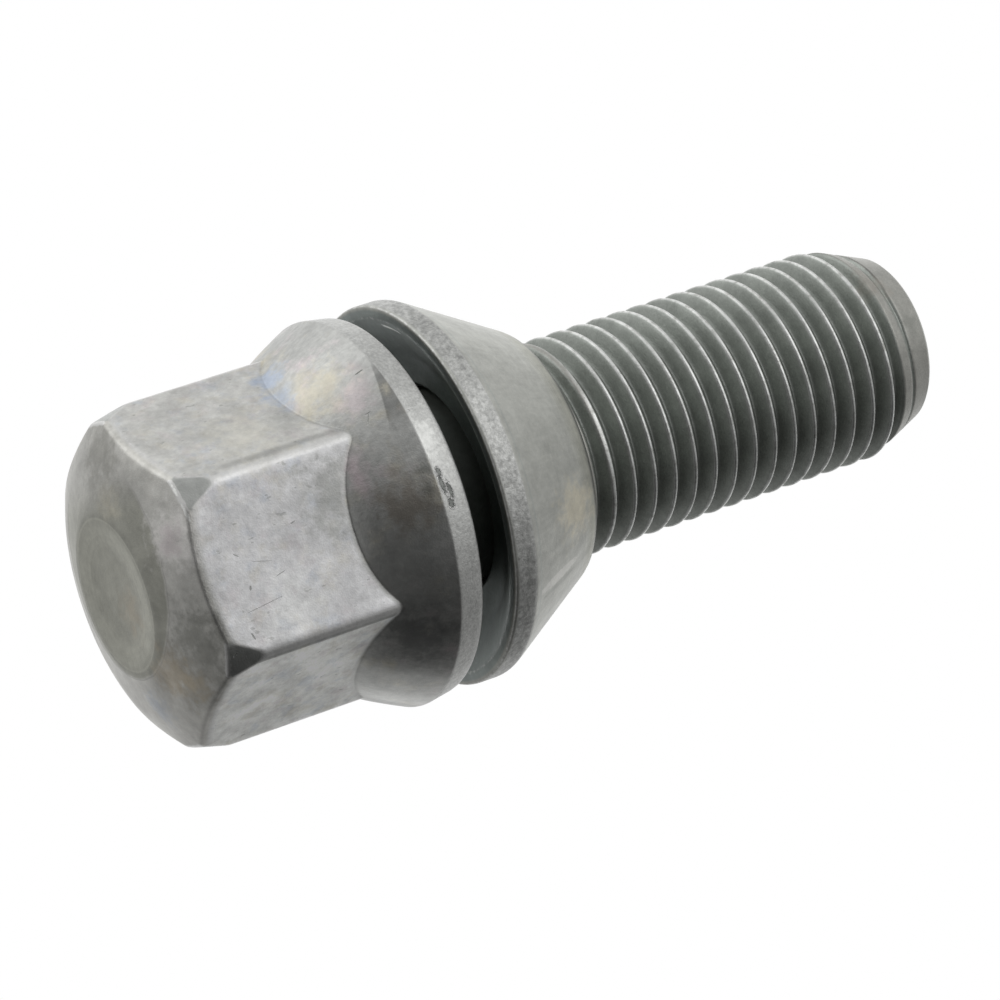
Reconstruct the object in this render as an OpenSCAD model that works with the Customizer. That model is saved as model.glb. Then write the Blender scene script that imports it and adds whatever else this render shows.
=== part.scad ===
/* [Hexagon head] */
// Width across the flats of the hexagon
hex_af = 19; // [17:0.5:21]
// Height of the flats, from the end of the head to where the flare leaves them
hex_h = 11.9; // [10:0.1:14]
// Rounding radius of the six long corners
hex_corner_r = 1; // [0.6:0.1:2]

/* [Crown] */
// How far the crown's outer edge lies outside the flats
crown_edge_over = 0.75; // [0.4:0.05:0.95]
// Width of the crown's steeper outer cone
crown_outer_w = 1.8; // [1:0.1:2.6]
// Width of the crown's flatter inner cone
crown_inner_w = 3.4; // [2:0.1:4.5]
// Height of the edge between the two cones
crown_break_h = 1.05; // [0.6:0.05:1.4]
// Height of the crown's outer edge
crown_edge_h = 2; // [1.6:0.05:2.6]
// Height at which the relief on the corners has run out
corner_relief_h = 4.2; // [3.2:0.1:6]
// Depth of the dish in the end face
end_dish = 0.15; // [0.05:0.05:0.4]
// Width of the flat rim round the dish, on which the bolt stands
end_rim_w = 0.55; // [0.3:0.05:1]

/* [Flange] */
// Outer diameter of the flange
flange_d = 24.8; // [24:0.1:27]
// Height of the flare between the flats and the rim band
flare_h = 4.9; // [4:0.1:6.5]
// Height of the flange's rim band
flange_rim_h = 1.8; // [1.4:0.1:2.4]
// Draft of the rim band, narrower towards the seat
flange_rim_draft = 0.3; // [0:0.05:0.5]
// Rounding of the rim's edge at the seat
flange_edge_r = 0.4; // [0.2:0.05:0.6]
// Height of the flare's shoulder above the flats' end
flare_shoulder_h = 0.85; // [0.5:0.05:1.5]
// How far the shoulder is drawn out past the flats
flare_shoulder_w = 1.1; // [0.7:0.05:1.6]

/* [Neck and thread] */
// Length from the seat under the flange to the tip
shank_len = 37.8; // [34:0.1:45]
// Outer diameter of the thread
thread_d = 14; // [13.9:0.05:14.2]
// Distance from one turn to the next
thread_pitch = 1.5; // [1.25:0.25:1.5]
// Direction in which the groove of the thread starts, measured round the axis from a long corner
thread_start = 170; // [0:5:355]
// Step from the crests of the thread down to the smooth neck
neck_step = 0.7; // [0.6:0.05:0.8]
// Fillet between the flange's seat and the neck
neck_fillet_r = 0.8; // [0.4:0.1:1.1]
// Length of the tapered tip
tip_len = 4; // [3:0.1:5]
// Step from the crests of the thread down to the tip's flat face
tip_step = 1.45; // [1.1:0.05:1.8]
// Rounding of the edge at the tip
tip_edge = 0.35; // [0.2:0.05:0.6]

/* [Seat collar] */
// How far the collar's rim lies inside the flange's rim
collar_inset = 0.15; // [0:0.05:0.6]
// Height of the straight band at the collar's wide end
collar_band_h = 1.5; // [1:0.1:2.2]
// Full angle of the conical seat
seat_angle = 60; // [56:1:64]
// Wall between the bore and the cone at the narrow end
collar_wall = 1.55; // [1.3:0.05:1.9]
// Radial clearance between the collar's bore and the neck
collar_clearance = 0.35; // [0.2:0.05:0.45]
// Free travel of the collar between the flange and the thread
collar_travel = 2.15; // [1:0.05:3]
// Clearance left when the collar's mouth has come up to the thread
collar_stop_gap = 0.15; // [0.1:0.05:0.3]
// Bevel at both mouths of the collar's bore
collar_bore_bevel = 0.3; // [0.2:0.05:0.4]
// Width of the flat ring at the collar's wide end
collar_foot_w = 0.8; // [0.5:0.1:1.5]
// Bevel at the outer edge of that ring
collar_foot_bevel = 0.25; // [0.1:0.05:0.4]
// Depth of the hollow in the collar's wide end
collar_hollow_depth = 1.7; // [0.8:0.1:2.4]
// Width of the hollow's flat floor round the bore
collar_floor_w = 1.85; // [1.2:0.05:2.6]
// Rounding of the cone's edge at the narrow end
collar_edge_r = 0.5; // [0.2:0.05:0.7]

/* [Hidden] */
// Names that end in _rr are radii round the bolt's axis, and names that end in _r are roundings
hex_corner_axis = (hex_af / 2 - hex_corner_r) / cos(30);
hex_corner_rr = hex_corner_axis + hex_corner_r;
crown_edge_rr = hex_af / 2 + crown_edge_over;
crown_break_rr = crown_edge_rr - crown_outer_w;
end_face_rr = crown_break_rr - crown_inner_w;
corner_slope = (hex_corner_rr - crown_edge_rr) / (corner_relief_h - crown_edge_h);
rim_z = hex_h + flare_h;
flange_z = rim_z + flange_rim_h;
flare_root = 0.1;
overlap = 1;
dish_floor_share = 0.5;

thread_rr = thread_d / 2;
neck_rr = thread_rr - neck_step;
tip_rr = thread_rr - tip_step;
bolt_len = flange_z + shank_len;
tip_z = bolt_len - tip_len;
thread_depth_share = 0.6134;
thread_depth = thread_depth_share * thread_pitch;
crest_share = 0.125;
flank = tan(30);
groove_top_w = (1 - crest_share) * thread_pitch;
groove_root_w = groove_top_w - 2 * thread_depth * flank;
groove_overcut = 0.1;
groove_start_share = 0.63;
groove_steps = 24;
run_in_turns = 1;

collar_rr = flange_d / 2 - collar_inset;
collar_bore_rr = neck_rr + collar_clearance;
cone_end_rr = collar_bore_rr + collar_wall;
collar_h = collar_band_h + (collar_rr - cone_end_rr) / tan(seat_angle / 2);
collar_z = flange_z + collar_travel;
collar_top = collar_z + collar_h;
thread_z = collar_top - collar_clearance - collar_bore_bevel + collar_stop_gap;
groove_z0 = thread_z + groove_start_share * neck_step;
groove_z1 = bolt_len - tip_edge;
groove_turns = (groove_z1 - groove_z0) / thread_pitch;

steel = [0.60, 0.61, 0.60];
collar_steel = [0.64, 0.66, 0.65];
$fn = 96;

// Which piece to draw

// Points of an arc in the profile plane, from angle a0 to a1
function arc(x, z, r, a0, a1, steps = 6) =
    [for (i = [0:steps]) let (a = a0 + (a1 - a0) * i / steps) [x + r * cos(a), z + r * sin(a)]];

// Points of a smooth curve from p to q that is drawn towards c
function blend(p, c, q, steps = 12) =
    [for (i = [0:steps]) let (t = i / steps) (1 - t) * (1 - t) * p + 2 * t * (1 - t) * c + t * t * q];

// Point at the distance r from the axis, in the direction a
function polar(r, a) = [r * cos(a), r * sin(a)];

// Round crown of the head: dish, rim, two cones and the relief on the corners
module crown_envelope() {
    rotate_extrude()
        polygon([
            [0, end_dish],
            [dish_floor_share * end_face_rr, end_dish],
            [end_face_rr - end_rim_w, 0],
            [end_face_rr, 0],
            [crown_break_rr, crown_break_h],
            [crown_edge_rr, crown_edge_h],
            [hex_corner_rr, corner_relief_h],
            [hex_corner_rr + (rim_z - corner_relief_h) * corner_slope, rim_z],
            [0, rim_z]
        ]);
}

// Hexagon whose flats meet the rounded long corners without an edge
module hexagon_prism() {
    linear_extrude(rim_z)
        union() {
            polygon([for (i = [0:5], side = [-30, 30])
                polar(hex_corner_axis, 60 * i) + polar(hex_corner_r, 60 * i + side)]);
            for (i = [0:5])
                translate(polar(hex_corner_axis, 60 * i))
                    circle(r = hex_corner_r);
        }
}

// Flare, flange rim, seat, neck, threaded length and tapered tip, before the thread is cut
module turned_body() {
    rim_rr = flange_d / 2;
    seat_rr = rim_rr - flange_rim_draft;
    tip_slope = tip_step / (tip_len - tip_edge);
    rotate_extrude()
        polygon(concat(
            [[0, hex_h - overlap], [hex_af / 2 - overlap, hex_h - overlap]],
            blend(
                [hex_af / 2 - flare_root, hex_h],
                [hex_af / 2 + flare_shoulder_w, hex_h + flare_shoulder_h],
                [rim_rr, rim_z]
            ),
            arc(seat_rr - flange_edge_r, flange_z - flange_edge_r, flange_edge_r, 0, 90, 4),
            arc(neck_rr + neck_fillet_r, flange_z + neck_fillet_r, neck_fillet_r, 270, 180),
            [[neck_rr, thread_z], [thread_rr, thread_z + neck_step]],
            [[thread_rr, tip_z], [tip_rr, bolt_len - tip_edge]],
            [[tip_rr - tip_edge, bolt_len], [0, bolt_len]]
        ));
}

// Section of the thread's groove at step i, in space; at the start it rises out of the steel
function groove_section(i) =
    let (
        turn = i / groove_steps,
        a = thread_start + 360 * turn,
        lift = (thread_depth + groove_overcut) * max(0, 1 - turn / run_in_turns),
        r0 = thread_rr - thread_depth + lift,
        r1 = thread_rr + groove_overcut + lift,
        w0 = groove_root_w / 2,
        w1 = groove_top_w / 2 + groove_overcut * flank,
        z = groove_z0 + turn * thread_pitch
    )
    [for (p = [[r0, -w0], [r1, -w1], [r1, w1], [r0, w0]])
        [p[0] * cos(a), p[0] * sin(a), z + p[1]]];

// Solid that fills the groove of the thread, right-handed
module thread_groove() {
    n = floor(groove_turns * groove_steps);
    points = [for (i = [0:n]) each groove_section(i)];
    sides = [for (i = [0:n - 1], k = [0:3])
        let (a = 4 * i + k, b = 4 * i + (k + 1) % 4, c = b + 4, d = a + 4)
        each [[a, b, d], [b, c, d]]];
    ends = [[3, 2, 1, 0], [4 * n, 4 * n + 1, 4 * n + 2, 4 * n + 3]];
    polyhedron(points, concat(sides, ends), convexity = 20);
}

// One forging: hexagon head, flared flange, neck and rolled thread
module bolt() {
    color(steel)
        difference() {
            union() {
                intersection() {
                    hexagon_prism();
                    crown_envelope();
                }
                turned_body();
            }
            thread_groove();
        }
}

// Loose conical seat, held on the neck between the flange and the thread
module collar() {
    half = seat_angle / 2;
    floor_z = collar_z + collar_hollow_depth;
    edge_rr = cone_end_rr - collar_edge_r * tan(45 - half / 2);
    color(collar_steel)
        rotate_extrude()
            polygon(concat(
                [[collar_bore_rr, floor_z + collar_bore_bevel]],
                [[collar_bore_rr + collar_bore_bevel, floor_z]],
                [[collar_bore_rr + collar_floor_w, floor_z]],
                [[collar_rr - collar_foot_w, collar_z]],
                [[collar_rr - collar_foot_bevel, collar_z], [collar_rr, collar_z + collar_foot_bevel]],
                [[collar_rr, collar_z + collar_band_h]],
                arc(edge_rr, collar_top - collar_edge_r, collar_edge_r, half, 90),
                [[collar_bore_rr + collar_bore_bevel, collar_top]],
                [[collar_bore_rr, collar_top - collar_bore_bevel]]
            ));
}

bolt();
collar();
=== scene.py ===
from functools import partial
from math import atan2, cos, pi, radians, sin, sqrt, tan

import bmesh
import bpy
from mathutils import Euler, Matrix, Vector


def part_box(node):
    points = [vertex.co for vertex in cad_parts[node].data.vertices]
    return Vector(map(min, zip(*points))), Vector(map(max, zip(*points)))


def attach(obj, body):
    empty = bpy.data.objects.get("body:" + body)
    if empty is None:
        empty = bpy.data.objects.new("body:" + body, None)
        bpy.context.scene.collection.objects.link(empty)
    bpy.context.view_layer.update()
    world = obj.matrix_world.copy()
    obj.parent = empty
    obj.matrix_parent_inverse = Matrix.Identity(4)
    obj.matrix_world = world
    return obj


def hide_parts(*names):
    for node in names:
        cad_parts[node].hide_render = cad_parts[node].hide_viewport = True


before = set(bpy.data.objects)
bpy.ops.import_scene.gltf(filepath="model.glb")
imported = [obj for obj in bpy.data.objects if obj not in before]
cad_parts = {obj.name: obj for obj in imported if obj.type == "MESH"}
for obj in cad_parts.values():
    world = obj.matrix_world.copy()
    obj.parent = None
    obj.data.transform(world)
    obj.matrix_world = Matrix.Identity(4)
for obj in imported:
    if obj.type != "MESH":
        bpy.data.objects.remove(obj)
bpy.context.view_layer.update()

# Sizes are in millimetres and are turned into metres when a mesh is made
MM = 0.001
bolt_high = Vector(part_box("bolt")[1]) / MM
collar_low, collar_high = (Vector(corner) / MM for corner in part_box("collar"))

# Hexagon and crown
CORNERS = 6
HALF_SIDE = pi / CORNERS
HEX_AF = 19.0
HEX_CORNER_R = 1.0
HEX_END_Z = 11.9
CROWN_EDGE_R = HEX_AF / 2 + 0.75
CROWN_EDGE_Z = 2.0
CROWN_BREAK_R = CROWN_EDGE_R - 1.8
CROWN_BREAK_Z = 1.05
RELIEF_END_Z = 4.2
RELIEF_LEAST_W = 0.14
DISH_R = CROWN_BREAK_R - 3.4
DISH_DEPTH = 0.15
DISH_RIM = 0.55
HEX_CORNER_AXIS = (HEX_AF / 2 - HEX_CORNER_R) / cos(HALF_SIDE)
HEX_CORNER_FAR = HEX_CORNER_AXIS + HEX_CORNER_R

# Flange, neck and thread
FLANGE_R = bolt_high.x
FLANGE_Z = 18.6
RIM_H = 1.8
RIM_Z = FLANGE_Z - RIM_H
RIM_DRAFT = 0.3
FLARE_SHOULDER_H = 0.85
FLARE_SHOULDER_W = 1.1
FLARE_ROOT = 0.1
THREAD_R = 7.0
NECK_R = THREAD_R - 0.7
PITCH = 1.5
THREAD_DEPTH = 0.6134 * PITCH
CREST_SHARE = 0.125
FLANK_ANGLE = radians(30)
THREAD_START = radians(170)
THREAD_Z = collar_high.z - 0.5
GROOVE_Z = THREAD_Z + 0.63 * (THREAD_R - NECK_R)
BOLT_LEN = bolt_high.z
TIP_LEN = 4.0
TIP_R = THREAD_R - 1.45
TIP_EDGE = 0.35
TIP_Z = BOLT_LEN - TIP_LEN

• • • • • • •

■ **AIM**:
Repeat, exactly as they stand above, the lines from the line with "obj.parent = empty" to the line with "obj.parent = None", both lines included.

■ **RESULT FOR THIS TASK**:
    obj.parent = empty
    obj.matrix_parent_inverse = Matrix.Identity(4)
    obj.matrix_world = world
    return obj


def hide_parts(*names):
    for node in names:
        cad_parts[node].hide_render = cad_parts[node].hide_viewport = True


before = set(bpy.data.objects)
bpy.ops.import_scene.gltf(filepath="model.glb")
imported = [obj for obj in bpy.data.objects if obj not in before]
cad_parts = {obj.name: obj for obj in imported if obj.type == "MESH"}
for obj in cad_parts.values():
    world = obj.matrix_world.copy()
    obj.parent = None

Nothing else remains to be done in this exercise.